Although the ruling is ‘administrative’, and thus somewhat ‘procedural’, in its focus, there are two important points that may be made. First, although it is understandable, it is also somewhat unfortunate that the Court decided not to delve into the substantive argument. As I noted elsewhere, in an analogous context (a successful ultra vires argument that led to a DWP workfare programme being struck down): procedural challenges may often be more successful, but they are short lived. Indeed, in that case, that Government simply revisited the empowering legislation, created the necessary ministerial powers, and the Minister put in place new regulations to (retroactively!) legitimise the programmes.
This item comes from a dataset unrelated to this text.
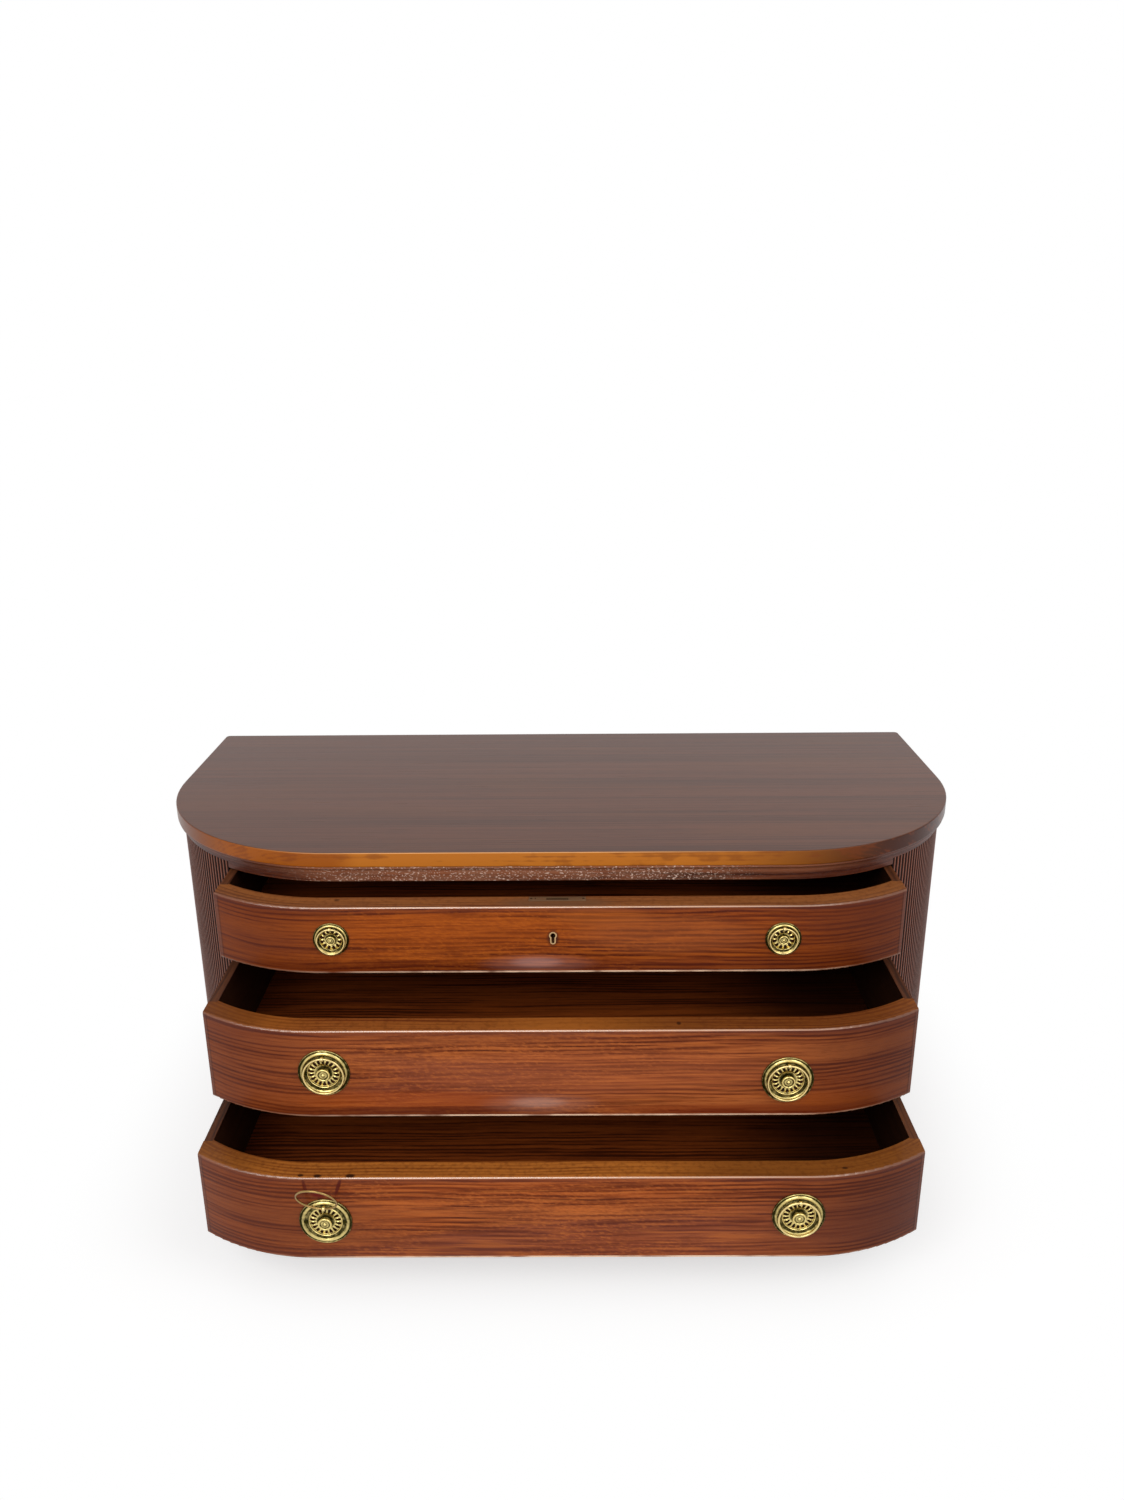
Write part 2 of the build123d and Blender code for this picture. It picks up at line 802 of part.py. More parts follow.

Substantive challenges, of course, are usually less successful, but if they are – cannot be addressed through simple, administrative measures.
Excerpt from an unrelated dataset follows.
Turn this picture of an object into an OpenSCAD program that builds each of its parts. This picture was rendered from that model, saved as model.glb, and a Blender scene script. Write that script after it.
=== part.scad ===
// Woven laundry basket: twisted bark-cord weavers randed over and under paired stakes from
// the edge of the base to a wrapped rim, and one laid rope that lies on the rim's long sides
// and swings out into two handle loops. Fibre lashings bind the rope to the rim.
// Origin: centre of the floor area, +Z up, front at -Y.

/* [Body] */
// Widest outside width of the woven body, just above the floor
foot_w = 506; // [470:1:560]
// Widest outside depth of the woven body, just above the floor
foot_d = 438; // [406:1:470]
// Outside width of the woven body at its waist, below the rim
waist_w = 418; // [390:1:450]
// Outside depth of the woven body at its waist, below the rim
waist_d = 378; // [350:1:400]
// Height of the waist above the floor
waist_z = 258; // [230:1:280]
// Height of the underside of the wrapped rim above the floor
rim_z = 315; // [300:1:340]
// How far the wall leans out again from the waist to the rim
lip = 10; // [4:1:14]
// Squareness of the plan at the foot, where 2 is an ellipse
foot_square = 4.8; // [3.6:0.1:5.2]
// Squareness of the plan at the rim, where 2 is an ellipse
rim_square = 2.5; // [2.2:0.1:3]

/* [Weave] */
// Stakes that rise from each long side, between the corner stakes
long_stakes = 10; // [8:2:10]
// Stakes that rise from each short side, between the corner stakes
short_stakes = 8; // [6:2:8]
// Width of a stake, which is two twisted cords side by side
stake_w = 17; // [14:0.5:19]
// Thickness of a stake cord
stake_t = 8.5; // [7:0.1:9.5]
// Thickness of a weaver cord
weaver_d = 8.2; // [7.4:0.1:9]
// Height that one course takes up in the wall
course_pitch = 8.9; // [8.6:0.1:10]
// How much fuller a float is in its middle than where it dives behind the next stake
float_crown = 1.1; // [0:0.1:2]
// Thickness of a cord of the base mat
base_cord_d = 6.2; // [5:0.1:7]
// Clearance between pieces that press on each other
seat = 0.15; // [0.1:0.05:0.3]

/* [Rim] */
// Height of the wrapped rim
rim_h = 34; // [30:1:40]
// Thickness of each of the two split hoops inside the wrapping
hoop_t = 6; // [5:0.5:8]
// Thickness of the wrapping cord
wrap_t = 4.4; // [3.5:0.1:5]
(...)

The second matter that arises from the decision concerns the justification given by the MoJ for this policy. Here, as with the cost recovery policy scrutinised by the Justice Committee Report, we find the footprint of neoliberal and chauvinist thinking. As the Court notes, the residence requirement was first outlined in a MoJ paper, Transforming Legal Aid: Next Steps, published in 2013. In the Equality Statement, attached to that paper as Annex F, the MoJ described the “primary objective” of the residence requirement as being “to bear down on the cost of legal aid, ensuring that every aspect of expenditure is justified and that we are getting the best deal for the taxpayer”, and further stated that “the reforms seek to promote public confidence in the system by ensuring limited public resources are targeted at those cases which justify it and those people who need it” [6.3, quoted in the judgement at [14]). The first quote transforms public services to market services, by suggesting a hypothetical ‘contract’ between citizens and taxpayers, effectively viewing the former as ‘consumer-citizens’. The latter quote seems to be misleading: the residence test denies legal aid to some of the most needy claimants, such as migrants fleeing horrific situations, or women fleeing domestic violence. So, sadly, the only possible interpretation of the latter statement is that the residence test is intended to fence out not those who are not ‘in need’, but those whose needs ‘we’, the taxpayers, do not wish to address.